Excited? Every time I research any of this form of data, it is nearly always on a purchaseable ebook. This is all very well, as people have spent their own time creating this data, but it is NOT in the public domain. There are also many freely available ebooks which are sold by people, I should do this too, but I cannot  be bothered.

I am aware that everything I post is stolen by others, hey ho, it’s the internet age.

BUT, I am certain that this site will make a difference, eventually, somewhere. And one of the people I have helped out will come back and click on some of my advertising links. You can only live in hope.

End.

 

The problems with a London history & pub history search engine

I run a few sites, including a major pub history site and others.  These all have a search the PUB … entry at the top of the page. Simple, but true.

My colleague John often complains that these search pages are riddled with advertising, and also that he can never find what he is looking for, even if he know what he is searching for! John is one of my major contributors for the site, and has many pages and images attributed o him.

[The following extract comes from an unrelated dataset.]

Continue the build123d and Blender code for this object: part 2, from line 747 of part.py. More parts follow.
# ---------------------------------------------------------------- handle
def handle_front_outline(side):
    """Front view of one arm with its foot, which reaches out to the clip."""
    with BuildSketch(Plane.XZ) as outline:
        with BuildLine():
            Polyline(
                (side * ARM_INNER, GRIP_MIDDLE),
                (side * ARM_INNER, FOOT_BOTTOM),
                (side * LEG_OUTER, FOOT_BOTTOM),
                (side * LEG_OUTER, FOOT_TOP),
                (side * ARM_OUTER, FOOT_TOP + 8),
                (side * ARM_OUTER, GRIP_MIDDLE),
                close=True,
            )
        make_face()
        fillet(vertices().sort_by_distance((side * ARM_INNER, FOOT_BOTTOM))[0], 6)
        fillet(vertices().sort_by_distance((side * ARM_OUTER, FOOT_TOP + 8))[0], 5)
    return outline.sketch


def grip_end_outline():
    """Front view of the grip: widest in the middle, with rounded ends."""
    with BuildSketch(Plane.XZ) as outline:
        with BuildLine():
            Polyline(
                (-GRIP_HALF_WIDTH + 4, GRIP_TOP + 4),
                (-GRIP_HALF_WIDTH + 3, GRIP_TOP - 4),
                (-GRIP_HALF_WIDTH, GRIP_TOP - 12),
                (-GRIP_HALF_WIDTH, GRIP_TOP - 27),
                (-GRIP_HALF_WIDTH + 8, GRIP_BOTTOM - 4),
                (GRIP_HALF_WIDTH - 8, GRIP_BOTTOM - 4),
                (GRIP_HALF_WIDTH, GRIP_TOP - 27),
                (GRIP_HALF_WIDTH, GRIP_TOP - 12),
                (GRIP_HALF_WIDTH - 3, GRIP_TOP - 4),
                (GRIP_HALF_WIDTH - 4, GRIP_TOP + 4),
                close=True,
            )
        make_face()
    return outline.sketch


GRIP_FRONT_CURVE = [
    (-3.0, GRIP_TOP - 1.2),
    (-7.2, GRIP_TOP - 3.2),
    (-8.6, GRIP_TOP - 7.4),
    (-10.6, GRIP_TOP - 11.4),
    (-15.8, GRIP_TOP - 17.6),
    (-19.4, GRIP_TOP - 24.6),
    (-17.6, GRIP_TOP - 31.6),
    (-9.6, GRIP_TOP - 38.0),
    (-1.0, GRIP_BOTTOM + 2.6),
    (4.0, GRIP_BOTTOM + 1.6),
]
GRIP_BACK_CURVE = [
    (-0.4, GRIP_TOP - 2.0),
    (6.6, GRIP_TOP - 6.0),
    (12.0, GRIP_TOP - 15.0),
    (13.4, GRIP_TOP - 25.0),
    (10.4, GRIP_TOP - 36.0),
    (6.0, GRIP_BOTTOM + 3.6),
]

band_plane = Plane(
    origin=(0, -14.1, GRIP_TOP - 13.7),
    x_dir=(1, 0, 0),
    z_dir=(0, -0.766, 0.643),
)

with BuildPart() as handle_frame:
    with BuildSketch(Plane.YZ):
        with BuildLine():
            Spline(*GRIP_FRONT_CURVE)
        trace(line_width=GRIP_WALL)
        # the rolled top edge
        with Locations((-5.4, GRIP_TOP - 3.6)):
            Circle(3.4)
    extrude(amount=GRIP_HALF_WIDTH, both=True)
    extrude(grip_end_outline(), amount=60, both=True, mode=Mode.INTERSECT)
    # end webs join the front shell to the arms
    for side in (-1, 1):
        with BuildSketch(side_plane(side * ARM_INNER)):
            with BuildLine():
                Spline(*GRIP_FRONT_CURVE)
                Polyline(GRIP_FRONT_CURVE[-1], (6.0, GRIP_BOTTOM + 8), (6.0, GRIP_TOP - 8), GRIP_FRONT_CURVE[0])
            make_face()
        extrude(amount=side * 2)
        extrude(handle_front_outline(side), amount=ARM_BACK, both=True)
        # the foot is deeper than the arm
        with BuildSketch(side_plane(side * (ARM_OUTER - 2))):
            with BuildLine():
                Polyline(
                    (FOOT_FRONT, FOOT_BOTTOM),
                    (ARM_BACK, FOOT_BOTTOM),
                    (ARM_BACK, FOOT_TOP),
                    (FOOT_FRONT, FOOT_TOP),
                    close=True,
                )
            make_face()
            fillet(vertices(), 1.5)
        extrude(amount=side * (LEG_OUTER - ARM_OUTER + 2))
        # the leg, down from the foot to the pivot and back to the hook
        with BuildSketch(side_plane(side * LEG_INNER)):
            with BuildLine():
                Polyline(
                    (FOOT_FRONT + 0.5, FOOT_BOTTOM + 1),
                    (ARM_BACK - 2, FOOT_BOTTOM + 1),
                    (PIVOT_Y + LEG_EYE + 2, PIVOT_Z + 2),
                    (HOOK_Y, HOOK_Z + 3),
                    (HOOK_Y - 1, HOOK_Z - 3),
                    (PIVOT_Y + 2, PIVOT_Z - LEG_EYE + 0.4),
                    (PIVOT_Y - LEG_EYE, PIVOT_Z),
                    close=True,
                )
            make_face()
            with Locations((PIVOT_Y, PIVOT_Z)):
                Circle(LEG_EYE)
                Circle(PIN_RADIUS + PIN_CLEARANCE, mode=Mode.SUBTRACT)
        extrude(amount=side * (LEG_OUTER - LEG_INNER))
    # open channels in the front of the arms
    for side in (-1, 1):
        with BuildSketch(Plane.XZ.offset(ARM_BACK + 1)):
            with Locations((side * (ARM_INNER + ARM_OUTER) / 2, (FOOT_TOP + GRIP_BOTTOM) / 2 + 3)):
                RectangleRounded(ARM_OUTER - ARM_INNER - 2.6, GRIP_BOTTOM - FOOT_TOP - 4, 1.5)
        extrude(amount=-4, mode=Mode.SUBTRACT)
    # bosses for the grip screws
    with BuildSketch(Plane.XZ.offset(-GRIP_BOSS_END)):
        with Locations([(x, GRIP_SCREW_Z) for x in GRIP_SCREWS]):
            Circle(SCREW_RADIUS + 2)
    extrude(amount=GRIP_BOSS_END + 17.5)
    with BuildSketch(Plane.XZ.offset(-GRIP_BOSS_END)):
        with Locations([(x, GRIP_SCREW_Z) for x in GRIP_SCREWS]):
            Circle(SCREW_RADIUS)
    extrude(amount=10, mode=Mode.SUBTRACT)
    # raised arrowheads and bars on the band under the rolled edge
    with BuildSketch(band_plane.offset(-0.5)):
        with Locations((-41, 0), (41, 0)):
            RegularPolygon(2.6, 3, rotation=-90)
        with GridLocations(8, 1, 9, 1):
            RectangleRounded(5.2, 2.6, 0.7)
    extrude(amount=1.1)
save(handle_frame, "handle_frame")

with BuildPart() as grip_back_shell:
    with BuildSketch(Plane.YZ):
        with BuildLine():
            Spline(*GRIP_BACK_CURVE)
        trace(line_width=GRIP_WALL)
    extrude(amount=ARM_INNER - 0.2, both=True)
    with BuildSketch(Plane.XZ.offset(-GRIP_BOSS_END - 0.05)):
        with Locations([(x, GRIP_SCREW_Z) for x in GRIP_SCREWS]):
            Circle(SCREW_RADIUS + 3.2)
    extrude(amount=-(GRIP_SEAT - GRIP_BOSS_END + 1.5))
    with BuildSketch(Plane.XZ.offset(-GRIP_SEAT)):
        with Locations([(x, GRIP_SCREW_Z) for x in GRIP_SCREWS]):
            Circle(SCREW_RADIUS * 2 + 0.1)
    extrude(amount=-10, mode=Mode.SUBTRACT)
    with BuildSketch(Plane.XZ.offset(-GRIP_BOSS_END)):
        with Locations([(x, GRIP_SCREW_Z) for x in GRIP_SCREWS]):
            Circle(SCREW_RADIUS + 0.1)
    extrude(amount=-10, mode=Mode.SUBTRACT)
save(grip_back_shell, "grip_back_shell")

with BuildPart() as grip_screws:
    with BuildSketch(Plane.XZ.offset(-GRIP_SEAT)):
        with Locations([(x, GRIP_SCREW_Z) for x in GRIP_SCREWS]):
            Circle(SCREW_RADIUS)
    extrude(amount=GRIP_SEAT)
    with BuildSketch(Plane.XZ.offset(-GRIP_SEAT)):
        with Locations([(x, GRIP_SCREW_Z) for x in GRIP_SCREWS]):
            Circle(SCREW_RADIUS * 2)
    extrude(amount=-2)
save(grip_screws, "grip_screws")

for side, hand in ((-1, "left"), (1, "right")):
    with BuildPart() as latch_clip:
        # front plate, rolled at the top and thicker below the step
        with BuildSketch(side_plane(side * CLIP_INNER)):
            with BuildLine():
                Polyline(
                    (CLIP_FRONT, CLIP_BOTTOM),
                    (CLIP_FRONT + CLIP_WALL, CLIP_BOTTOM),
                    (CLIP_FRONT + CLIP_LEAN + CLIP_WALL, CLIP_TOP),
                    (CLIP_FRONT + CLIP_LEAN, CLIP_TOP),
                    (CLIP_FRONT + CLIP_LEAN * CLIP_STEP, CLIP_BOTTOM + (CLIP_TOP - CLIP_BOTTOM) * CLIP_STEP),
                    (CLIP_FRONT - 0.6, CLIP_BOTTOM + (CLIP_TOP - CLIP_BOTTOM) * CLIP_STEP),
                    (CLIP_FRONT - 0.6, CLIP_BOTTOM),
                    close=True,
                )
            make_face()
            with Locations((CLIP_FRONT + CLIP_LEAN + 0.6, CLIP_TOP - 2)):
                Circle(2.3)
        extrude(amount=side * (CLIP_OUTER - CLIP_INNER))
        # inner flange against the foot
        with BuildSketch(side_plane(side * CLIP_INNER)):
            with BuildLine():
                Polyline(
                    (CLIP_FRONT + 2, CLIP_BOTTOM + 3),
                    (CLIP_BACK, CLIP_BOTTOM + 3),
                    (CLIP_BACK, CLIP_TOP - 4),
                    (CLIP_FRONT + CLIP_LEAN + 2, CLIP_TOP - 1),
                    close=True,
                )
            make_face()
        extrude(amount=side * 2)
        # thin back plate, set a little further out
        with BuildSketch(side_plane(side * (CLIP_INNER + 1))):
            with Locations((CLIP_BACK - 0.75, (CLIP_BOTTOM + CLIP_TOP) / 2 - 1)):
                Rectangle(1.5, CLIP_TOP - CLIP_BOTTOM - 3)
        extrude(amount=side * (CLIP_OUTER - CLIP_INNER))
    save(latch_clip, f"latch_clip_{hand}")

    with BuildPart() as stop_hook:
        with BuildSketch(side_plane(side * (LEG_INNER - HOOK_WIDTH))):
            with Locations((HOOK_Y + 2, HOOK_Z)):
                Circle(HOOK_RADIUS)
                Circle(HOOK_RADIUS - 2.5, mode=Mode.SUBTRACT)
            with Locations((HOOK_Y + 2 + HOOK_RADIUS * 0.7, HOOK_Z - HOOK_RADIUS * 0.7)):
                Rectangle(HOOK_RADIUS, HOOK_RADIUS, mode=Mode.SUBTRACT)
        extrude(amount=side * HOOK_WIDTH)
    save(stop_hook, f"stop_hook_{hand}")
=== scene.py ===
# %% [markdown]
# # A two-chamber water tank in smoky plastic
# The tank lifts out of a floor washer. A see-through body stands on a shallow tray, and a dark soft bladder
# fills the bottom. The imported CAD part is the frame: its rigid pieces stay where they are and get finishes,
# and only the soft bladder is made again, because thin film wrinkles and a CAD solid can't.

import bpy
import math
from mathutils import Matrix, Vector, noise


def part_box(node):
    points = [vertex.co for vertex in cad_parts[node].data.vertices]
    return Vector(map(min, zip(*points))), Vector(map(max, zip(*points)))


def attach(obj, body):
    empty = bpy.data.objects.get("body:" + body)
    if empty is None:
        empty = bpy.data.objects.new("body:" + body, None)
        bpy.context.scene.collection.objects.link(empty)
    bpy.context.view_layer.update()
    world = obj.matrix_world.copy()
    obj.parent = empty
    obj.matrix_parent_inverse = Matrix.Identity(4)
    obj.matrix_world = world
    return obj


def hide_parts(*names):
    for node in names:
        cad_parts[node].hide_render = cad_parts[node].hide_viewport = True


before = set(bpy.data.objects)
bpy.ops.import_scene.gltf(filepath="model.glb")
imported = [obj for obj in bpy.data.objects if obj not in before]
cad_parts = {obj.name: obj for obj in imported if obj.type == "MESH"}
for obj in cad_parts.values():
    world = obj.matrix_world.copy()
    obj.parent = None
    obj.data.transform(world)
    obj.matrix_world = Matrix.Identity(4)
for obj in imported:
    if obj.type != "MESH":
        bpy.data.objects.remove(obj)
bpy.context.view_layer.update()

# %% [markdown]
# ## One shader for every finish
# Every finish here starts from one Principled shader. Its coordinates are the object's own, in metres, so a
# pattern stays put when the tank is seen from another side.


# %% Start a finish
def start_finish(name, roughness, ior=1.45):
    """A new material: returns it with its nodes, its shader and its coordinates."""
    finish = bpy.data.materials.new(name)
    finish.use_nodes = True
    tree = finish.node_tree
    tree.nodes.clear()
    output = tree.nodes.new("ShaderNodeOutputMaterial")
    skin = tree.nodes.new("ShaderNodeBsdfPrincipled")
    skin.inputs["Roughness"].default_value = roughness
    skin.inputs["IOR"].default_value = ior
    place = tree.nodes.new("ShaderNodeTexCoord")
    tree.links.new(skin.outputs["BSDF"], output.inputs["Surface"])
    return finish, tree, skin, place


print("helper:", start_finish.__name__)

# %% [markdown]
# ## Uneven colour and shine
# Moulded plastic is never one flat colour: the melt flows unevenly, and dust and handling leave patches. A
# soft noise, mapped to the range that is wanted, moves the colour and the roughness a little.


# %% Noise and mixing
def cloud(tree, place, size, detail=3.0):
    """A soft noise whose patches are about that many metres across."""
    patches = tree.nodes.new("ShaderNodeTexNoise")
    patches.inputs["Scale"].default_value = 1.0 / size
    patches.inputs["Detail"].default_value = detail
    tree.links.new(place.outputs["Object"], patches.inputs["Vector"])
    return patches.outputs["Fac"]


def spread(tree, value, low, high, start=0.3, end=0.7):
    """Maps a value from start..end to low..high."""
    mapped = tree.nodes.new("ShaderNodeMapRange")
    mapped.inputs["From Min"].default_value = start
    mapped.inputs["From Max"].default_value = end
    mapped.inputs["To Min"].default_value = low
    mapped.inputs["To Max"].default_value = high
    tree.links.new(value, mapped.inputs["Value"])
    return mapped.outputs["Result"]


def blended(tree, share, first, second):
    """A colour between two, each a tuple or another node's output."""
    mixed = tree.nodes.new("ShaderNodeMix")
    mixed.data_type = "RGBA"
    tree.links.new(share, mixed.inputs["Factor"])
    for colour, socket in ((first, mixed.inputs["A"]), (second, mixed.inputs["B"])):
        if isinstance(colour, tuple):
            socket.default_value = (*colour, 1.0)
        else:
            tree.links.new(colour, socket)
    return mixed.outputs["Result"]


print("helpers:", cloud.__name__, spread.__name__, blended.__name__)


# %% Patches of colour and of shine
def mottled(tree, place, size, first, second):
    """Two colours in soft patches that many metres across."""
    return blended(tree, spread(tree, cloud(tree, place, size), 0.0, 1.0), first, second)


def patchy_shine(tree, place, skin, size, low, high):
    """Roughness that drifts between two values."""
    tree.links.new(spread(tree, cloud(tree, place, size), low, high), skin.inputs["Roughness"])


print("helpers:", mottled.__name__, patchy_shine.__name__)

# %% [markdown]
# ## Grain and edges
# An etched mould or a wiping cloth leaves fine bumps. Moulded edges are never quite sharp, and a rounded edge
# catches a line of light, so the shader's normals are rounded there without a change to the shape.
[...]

Simple answer. The search engine is powered by google, and covers multiple sites which I choose, and is pretty amazing in this fact. BUT, it is a simple search, which first looks at the latest pages added to the site/s. So, for example, if I added a whole host of pages for the entire London 1843 directory, some hundreds of pages, this would overload the new search engine as the latest pages added to the site/s – which it does.

The fact is any  and all older pages are virtually ignored by the search, this is rubbish.

The point I am attempting to get to is that one page on a blog, written well, can equate to 50,000 web pages, in the google search engine, and this is entirely wrong, and seriously warped. I think google needs to look at is search parameters carefully. In the meanime, I will be writing lots of blogs , methinks.